Visualization Capabilities
While both codebases support data visualization, Python’s packages are generally viewed more favorably than SAS’s, which tend to be on the more basic side. More advanced visuals are available from SAS, but they require the SAS Visual Analytics platform, which comes at an added cost.
Python’s popular visualization packages — matplotlib, plotly, and seaborn, among others — can be leveraged to create powerful and detailed visualizations by simply importing the libraries into the existing codebase.
Accessibility
SAS is a command-driven software package used for statistical analysis and data visualization. Though available only for Windows operating systems, it remains one of the most widely used statistical software packages in both industry and academia.
It’s not hard to see why. For financial institutions with large amounts of data, SAS has been an extremely valuable tool. It is a well-documented language, with many online resources and is relatively intuitive to pick up and understand – especially when users have prior experience with SQL. SAS is also one of the few tools with a customer support line.

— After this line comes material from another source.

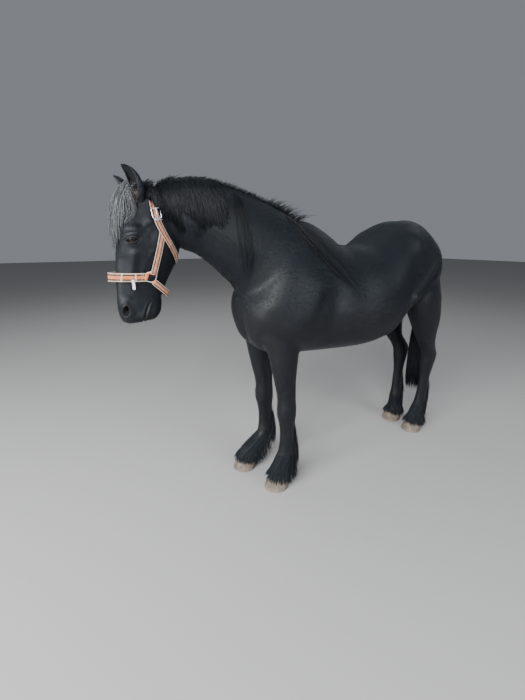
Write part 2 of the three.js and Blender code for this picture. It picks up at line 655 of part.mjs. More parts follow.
function halterSolids() {
  const clear = (solid) => solid.subtract(fleshOf(0.8)).subtract(ringsGrown);
  const cheek = cheekLoop()
    .trimByPlane([0, 0, -1], -cheekTop[1] - 6)
    .trimByPlane([0, 0, 1], ring.at[1] + bar - 3);
  const headpiece = union([headpieceLoop(), cheek, both((side) => wrap(side, 0, bar, 0, webbing.width - 2))]);
  const noseband = nosebandLoop()
    .trimByPlane([-1, 0, 0], -(ring.at[0] - bar - 1))
    .add(both((side) => wrap(side, 0, bar, (acrossSign(side) * Math.PI) / 2, webbing.width - 2)));
  const jaw = jawLoop()
    .trimByPlane([0.74, 0, -0.67], 0.74 * (ring.at[0] + 17) - 0.67 * (ring.at[1] - 17))
    .add(both((side) => wrap(side, 0, bar * 1.22, (-acrossSign(side) * Math.PI * 3) / 4, webbing.width - 10)));
  return {
    halter_headpiece: clear(headpiece),
    halter_noseband: clear(noseband),
    halter_jaw_strap: clear(jaw),
  };
}

// Long hair, in flat tapered locks
function seeded(seed) {
  let state = seed;
  return (low, high) => {
    state = (state * 1664525 + 1013904223) % 4294967296;
    return low + ((high - low) * state) / 4294967296;
  };
}

// A flat lock along a line of points, lying against whatever faces it from the middle.
const longShares = [0.72, 1, 0.96, 0.78, 0.1];
const shortShares = [0.75, 1, 0.82, 0.1];

function lock(points, width, thickness, outwards, shares = longShares) {
  const curve = new THREE.CatmullRomCurve3(points);
  const rings = shares.map((share, i) => {
    const t = i / (shares.length - 1);
    const centre = curve.getPoint(t);
    const along = curve.getTangent(t);
    const out = outwards(centre, along).addScaledVector(along, -outwards(centre, along).dot(along)).normalize();
    const across = new THREE.Vector3().crossVectors(along, out);
    const corner = (w, h) => centre.clone().addScaledVector(across, w).addScaledVector(out, h);
    const [w, h] = [(width / 2) * share, (thickness / 2) * Math.max(share, 0.25)];
    return [corner(w, 0), corner(0, h), corner(-w, 0), corner(0, -h)];
  });
  return solidOf(bodyOf(rings));
}

// How tall the flesh is at an x.
function depthAt(x) {
  caster.set(new THREE.Vector3(x, 0, -100), new THREE.Vector3(0, 0, 1));
  return topAt(x, 0) - caster.intersectObject(whole)[0].point.z;
}

// A line of hair falling over one side of the flesh from its top line, lying on it where there is flesh.
function fallingLine(x, side, { length, sway, lift, bend = 0, steps = 5 }) {
  const top = topAt(x, 0);
  const points = [new THREE.Vector3(x, side * 4, top - 24)];
  points.push(new THREE.Vector3(x + sway * 0.04, side * (10 + lift), top + 2));
  let y = 20;
  for (let i = 1; i <= steps; i++) {
    const t = i / steps;
    const spotX = x + sway * t + bend * Math.sin(t * Math.PI * 1.6);
    const z = top + 2 - length * t;
    const flesh = sideAt(spotX, z);
    y = flesh === undefined ? y - 3 : Math.max(flesh, y - 6);
    points.push(new THREE.Vector3(spotX, side * (y + lift), z));
  }
  return points;
}

// A line of hair through x and z spots on one side, lying on the flesh, with its first spot sunk in.
function lyingLine(spots, side, lift) {
  return spots.map(([x, z], i) => {
    const height = i === 0 ? -14 : lift;
    return new THREE.Vector3(x, side * ((sideAt(x, z) ?? 0) + height), z);
  });
}

const toSide = (side) => () => new THREE.Vector3(0, side, 0.25);

// The mane hangs on the right in two layers, with a short fall by the ears on the left. Two strands
// have come over to the left: one down the neck, and one from the withers over the shoulder.
const mane = [
  { side: right, from: -1176, to: -490, count: 9, length: [350, 400], width: 84, thickness: 14, lift: 9 },
  { side: right, from: -1130, to: -540, count: 5, length: [270, 380], width: 58, thickness: 12, lift: 18 },
  { side: left, from: -1170, to: -1010, count: 4, length: [170, 250], width: 48, thickness: 12, lift: 9 },
];
const strands = [
  { width: 24, thickness: 10, spots: [[-880, 1716], [-872, 1640], [-862, 1500], [-853, 1373], [-842, 1245]] },
  { width: 34, thickness: 11, spots: [[-585, 1600], [-535, 1545], [-468, 1440], [-388, 1335], [-290, 1232]] },
  { width: 26, thickness: 10, spots: [[-565, 1606], [-500, 1540], [-420, 1430], [-320, 1310], [-208, 1168]] },
];

function maneLocks() {
  const random = seeded(17);
  const locks = [];
  for (const hair of mane) {
    for (let i = 0; i < hair.count; i++) {
      const x = hair.from + ((hair.to - hair.from) * i) / (hair.count - 1);
      const line = fallingLine(x, hair.side, {
        length: Math.min(random(...hair.length), depthAt(x) - 20),
        sway: random(0, 46),
        bend: random(-9, 9),
        lift: hair.lift,
      });
      locks.push(lock(line, hair.width * random(0.85, 1.15), hair.thickness, toSide(hair.side)));
    }
  }
  for (const hair of strands) {
    const line = lyingLine(hair.spots, left, hair.thickness * 0.5 + 3);
    locks.push(lock(line, hair.width, hair.thickness, toSide(left)));
  }
  return locks;
}

// Hair joined to the node it grows from, and kept clear of everything else.
function grown(node, locks, others) {
  return largest(union([node, ...locks.map((hair) => hair.subtract(others))]));
}

const maneOthers = union([
  fleshGrown.subtract(cutSolid(cuts.neck)),
  fleshGrown.intersect(cutSolid(cuts.head)),
  headpieceLoop(0.8),
]);
flesh.neck = grown(flesh.neck, maneLocks(), maneOthers);

// The forelock falls from the poll over the brow, most of it to the right.
const forelock = { count: 6, from: -24, to: 36, width: 32, thickness: 9, length: [230, 290] };

function forelockLocks() {
  const random = seeded(23);
  const locks = [];
  for (let i = 0; i < forelock.count; i++) {
    const y = forelock.from + ((forelock.to - forelock.from) * i) / (forelock.count - 1);
    const length = random(...forelock.length);
    const out = 8 * (i % 2);
    const points = [
      new THREE.Vector3(-1322, y * 0.5, 1680),
      new THREE.Vector3(-1356, y * 0.8, 1712),
      new THREE.Vector3(-1410 - out * 0.5, y + random(-3, 3), 1655),
      new THREE.Vector3(-1441 - out, y * 1.15 + random(-4, 4), 1712 - length * 0.55),
      new THREE.Vector3(-1452 - out * 0.6, y * 1.4 + random(-8, 8), 1712 - length),
    ];
    locks.push(lock(points, forelock.width, forelock.thickness, () => new THREE.Vector3(-1, 0, 0.3)));
  }
  return locks;
}
flesh.head = grown(
  flesh.head,
  forelockLocks(),
  both((side) => earLeaf(side, 0.6)).add(headpieceLoop(0.8)),
);

// The tail: a tapering dock set into the croup, and hair falling to below the hocks.
const tail = {
  dock: [
    [650, 1390, 664, 1462, 32, 0.5, 2, 2, 0],
    [706, 1366, 732, 1434, 38, 0.5, 2, 2, 0],
    [738, 1300, 782, 1342, 36, 0.5, 2, 2, 0],
    [744, 1190, 790, 1200, 30, 0.5, 2, 2, 0],
    [752, 1050, 784, 1050, 18, 0.5, 2, 2, 0],
  ],
  layers: [
    { count: 5, rootZ: 1390, reach: 1, foot: [300, 430], width: 78, thickness: 20 },
    { count: 3, rootZ: 1240, reach: 0.45, foot: [245, 300], width: 64, thickness: 26 },
  ],
};

function tailSolid() {
  const random = seeded(31);
  const locks = [];
  for (const layer of tail.layers) {
    for (let i = 0; i < layer.count; i++) {
      const angle = (2 * Math.PI * (i + 0.5)) / layer.count;
      const foot = random(...layer.foot);
      const spot = (x, z, share) =>
        new THREE.Vector3(
          x + Math.sin(angle) * 30 * share * layer.reach + random(-3, 3),
          Math.cos(angle) * 44 * share * layer.reach + random(-3, 3),
          z,
        );
      const points = [
        spot(742, layer.rootZ, 0.3),
        spot(774, layer.rootZ - 190, 0.8),
        spot(782, 900, 1.2),
        spot(778, 580, 1.1),
        spot(772, foot, 0.55),
      ];
      const outwards = () => new THREE.Vector3(Math.sin(angle), Math.cos(angle), 0);
      locks.push(lock(points, layer.width, layer.thickness, outwards));
    }
  }
  const dock = solidOf(loft(tail.dock, { steps: 2, sides: 12 }));
  return largest(union([dock, ...locks]).subtract(fleshOf(0.6)));
}

// Feather: hair from the back and sides of each leg below the knee or hock, over the hoof's heels.
const feather = [
  { count: 2, top: 430, foot: [190, 240], reach: [24, 44, 56, 66], width: 52, thickness: 12, spread: 0.5 },
  { count: 4, top: 330, foot: [22, 52], reach: [16, 60, 92, 112], width: 72, thickness: 13, spread: 1.7 },
];

function featherLocks(leg) {
  const random = seeded(41 + (leg.fore ? 0 : 7) + leg.side);
  const locks = [];
  for (const layer of feather) {
    for (let i = 0; i < layer.count; i++) {
      const angle = ((i / (layer.count - 1)) * 2 - 1) * layer.spread; // 0 is straight behind
      const forwards = (1 - Math.cos(angle)) / 2;
      const foot = random(...layer.foot) + 40 * forwards;
      const points = layer.reach.map((reach, k) => {
        const z = layer.top + ((foot - layer.top) * k) / (layer.reach.length - 1);
        const led = THREE.MathUtils.smoothstep(250 - z, 0, 190) * (0.12 + 0.88 * Math.min(forwards * 1.5, 1));
        const out = reach * (1 - 0.36 * forwards) * (leg.fore ? 1 : 0.86) + random(-3, 3);
        return new THREE.Vector3(
          leg.cannonX + led * (leg.hoofX - leg.cannonX) + out * Math.cos(angle),
          leg.side * leg.y + out * Math.sin(angle),
          z,
        );
      });
      const outwards = () => new THREE.Vector3(Math.cos(angle), Math.sin(angle), 0.2);
      locks.push(lock(points, layer.width, layer.thickness, outwards, shortShares));
    }
  }
  return locks;
}
for (const [name, leg] of Object.entries(legs)) {
  const cannon = name.replace("leg", "cannon");
  flesh[cannon] = grown(flesh[cannon], featherLocks(leg), hoof(leg, 0.6));
}

const group = new THREE.Group();
function add(name, solid, colour, roughness = 0.6, metalness = 0) {
  const material = new THREE.MeshStandardMaterial({ color: colour, roughness, metalness });
  const mesh = new THREE.Mesh(geometryOf(largest(solid.simplify(0.05))), material);
  mesh.name = name;
  group.add(mesh);
}

for (const [name, solid] of Object.entries(flesh)) add(name, solid, colours.coat);
for (const [name, leg] of Object.entries(legs)) {
  add(name.replace("leg", "hoof"), largest(hoof(leg).subtract(legFlesh(leg, gap))), colours.hoof);
}
add("ear_left", earSolid(left), colours.coat);
add("ear_right", earSolid(right), colours.coat);
add("eye_left", ball(left, eye.radius), colours.eye, 0.1);
add("eye_right", ball(right, eye.radius), colours.eye, 0.1);
for (const [name, solid] of Object.entries(halterSolids())) add(name, solid, colours.webbing);
add("halter_ring_left", ringSolid(left), colours.metal, 0.3, 1);
add("halter_ring_right", ringSolid(right), colours.metal, 0.3, 1);
add("tail", tailSolid(), colours.hair);

const onWebbing = webbing.stand + webbing.thickness + gap;
const buckleSeat = seat(...buckle.at, left, [-30, 228], onWebbing + buckle.radius + 0.6);
const keeperSeat = seat(...keeper.at, left, [-30, 228], onWebbing + keeper.thickness / 2 + 0.6);
const tabSeat = seat(...tab.at, left, [0, 1], onWebbing + tab.thickness / 2 + tab.stand);
add("halter_buckle", barFrame(buckle.width, buckle.length, buckle.radius, buckleSeat), colours.metal, 0.3, 1);
add("halter_keeper", block(keeper.width, keeper.length, keeper.thickness, 0, 0, 0, keeperSeat), colours.metal, 0.3, 1);
add("halter_tab", block(tab.width, tab.length, tab.thickness, 0, 0, 0, tabSeat), colours.tab);

// The origin is the middle of the bounding box, on the ground.
const bounds = new THREE.Box3().setFromObject(group);
const middle = bounds.getCenter(new THREE.Vector3());
for (const mesh of group.children) mesh.geometry.translate(-middle.x, -middle.y, -bounds.min.z);

export default group;
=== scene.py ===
# A Friesian mare at rest in a webbing head collar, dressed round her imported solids.
# Shapes are worked out in millimetres from the middle of her stance, nose towards -X and her left
# side towards -Y, as her solids are, and placeOf turns them into the frame's metres.
from contextlib import contextmanager
import json
import math
import bmesh
import bpy
import numpy as np
from mathutils import Matrix, Vector
from mathutils.bvhtree import BVHTree
from mathutils.kdtree import KDTree

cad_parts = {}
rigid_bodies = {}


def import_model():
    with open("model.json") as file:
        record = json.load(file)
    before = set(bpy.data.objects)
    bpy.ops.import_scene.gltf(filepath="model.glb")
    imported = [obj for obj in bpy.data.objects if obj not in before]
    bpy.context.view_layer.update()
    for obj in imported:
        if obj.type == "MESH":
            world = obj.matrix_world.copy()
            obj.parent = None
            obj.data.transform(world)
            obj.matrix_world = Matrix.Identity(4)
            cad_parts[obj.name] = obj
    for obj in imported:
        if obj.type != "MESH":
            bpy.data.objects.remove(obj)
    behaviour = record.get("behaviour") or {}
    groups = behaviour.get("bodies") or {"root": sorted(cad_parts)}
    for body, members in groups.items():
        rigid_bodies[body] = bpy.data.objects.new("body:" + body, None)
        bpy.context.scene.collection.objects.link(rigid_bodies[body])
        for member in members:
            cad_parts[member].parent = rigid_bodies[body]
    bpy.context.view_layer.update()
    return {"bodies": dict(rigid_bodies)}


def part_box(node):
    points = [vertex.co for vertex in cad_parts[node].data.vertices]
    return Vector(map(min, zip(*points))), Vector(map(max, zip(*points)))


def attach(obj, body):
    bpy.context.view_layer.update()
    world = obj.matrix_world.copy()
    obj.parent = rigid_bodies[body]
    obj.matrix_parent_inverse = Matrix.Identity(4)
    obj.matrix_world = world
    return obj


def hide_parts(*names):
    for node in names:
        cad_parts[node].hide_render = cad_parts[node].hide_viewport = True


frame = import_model()
body = "root" if "root" in frame["bodies"] else sorted(frame["bodies"])[0]
left, right = -1, 1

eyeball = {"x": -1374, "y": 77, "z": 1490, "radius": 20}
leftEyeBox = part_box("eye_left")
shift = np.array((leftEyeBox[0] + leftEyeBox[1]) / 2) - np.array([eyeball["x"], -eyeball["y"], eyeball["z"]]) / 1000


def placeOf(points):
    return np.asarray(points, float) / 1000 + shift


print("frame read, body", body, "shift", shift.round(4))

# The photograph's camera, in metres from the middle of her stance
photo = {
    "place": (-1.649, -1.664, 1.479),
    "right": (0.8679, -0.4968, 0),
    "forward": (0.4734, 0.8272, -0.3027),
    "focalPixels": 340,
    "heightPixels": 700,
    "sensor": 36,
}


def makeCamera():
    data = bpy.data.cameras.new("photoCamera")
    data.sensor_width = photo["sensor"]
    data.lens = photo["sensor"] * photo["focalPixels"] / photo["heightPixels"]
    data.clip_end = 60
    camera = bpy.data.objects.new("photoCamera", data)
    bpy.context.scene.collection.objects.link(camera)
    sideways = Vector(photo["right"]).normalized()
    forward = Vector(photo["forward"]).normalized()
    up = sideways.cross(forward)
    turn = Matrix((sideways, up, -forward)).transposed().to_4x4()
    turn.translation = Vector(photo["place"]) + Vector(shift)
    camera.matrix_world = turn
    bpy.context.scene.camera = camera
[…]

SAS, however, is a paid service, and at a standalone level, the costs can be quite prohibitive, particularly for smaller companies and start-ups. Complete access to the full breadth of SAS and its supporting tools tends to be available only to larger and more established organizations. These costs are likely fueling its recent drop-off in popularity. New users simply cannot access it as easily as they can Python. While an academic/university version of the software is available free of charge for individual use, its feature set is limited. Therefore, for new users and start-up companies, SAS may not be the best choice, despite being a powerful tool. Additionally, with the expansion and maturity of the variety of packages that Python offers, many of the analytical abilities of Python now rival those of SAS, making it an attractive, cost-effective option even for very large firms.
Future of tech
Many of the expected advances in data analytics and tech in general are clearly pointing toward deep learning, machine learning, and artificial intelligence in general. These are especially attractive to companies dealing with large amounts of data.
While the technology to analyze data with complete independence is still emerging, Python is better situated to support companies that have begun laying the groundwork for these developments. Python’s rapidly expanding libraries for artificial intelligence and machine learning will likely make future transitions to deep learning algorithms more seamless.

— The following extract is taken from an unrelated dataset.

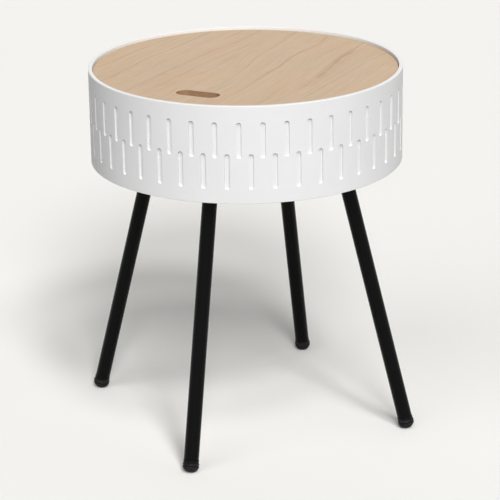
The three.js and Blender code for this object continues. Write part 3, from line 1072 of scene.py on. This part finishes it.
def world():
    scene_world = bpy.data.worlds.new("studio")
    bpy.context.scene.world = scene_world
    scene_world.use_nodes = True
    tree = scene_world.node_tree
    tree.nodes.clear()
    sky = put(tree, "Background", {"Color": (1, 1, 1, 1), "Strength": SKY_LEVEL})
    seen = put(tree, "Background", {"Color": (*BACKGROUND, 1), "Strength": 1})
    mix = put(tree, "MixShader", {0: visible_background(tree), 1: sky.outputs[0], 2: seen.outputs[0]})
    put(tree, "OutputWorld", {"Surface": mix.outputs[0]})


def floor():
    """A wide pale floor that takes the object's shadow."""
    half = FLOOR_SIDE / 2
    mesh = bpy.data.meshes.new("floor")
    corners = [(-half, -half, 0), (half, -half, 0), (half, half, 0), (-half, half, 0)]
    mesh.from_pydata(corners, [], [(0, 1, 2, 3)])
    material = bpy.data.materials.new("floor")
    material.use_nodes = True
    tree = material.node_tree
    tree.nodes.clear()
    seen = put(tree, "BsdfDiffuse", {"Color": (*FLOOR_COLOR, 1)})
    bounce = put(tree, "BsdfDiffuse", {"Color": (FLOOR_BOUNCE, FLOOR_BOUNCE, FLOOR_BOUNCE, 1)})
    mix = put(tree, "MixShader", {0: visible_background(tree), 1: bounce.outputs[0], 2: seen.outputs[0]})
    put(tree, "OutputMaterial", {"Surface": mix.outputs[0]})
    mesh.materials.append(material)
    thing = bpy.data.objects.new("floor", mesh)
    bpy.context.scene.collection.objects.link(thing)


def camera():
    """The photograph's view: position, tilt, roll and focal length."""
    back = direction_at(0, CAMERA_ELEVATION)
    right = Vector((math.cos(CAMERA_AZIMUTH), math.sin(CAMERA_AZIMUTH), 0))
    up = back.cross(right)
    target = right * TARGET_RIGHT + UP * TARGET_HEIGHT
    c, s = math.cos(CAMERA_ROLL), math.sin(CAMERA_ROLL)
    axes = (right * c + up * s, up * c - right * s, back)
    data = bpy.data.cameras.new("camera")
    data.sensor_width = SENSOR_WIDTH
    data.lens = FOCAL_PIXELS / IMAGE_PIXELS * SENSOR_WIDTH
    thing = bpy.data.objects.new("camera", data)
    place = Matrix.Translation(target + back * CAMERA_DISTANCE)
    thing.matrix_world = place @ Matrix(axes).transposed().to_4x4()
    bpy.context.scene.collection.objects.link(thing)
    bpy.context.scene.camera = thing


camera()
world()
for lamp_name, lamp_values in LAMPS.items():
    add_sun(lamp_name, *lamp_values)
floor()
bpy.context.scene.view_settings.view_transform = "Standard"

drum_wall()
bottom_panel()
rest_blocks()
lid()
leg_tubes()
foot_caps()
leg_plates()
plate_screws()
hidden_steel()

While SAS has made some strides toward adding machine learning and deep learning functionalities to its repertoire, Python remains ahead and consistently ranks as the best language for deep learning and machine learning projects. This creates a symbiotic relationship between the language and its users. Developers use Python to develop ML projects since it is currently best suited for the job, which in turn expands Python’s ML capabilities — a cycle which practically cements Python’s position as the best language for future development in the AI sphere.
Overcoming the Challenges of a SAS-to-Python Migration
SAS-to-Python migrations bring a unique set of challenges that need to be considered. These include the following.
Memory overhead
Server space is getting cheaper but it’s not free. Although Python’s data analytics capabilities rival SAS’s, Python requires more memory overhead. Companies working with extremely large datasets will likely need to factor in the cost of extra server space. These costs are not likely to alter the decision to migrate, but they also should not be overlooked.
The SAS server
All SAS commands are run on SAS’s own server. This tightly controlled ecosystem makes SAS much faster than Python, which does not have the same infrastructure out of the box. Therefore, optimizing Python code can be a significant challenge during SAS-to-Python migrations, particularly when tackling it for the first time.
SAS packages vs Python packages
Calculations performed using SAS packages vs. Python packages can result in differences, which, while generally minuscule, cannot always be ignored. Depending on the type of data, this can pose an issue. And getting an exact match between values calculated in SAS and values calculated in Python may be difficult.
For example, the true value of “0” as a float datatype in SAS is approximated to 3.552714E-150, while in Python float “0” is approximated to 3602879701896397/255. These values do not create noticeable differences in most calculations. But some financial models demand more precision than others. And over the course of multiple calculations which build upon each other, they can create differences in fractional values. These differences must be reconciled and accounted for.
Comparing large datasets
One of the most common functions when working with large datasets involves evaluating how they change over time. SAS has a built-in function (proccompare) which compares datasets swiftly and easily as required. Python has packages for this as well; however, these packages are not as robust as their SAS counterparts.
Conclusion
In most cases, the benefits of migrating from SAS to Python outweigh the challenges associated with going through the process. The envisioned savings can sometimes be attractive enough to cause firms to trivialize the transition costs. This should be avoided. A successful migration requires taking full account of the obstacles and making plans to mitigate them. Involving the right people from the outset — analysts well versed in both languages who have encountered and worked through the pitfalls — is key.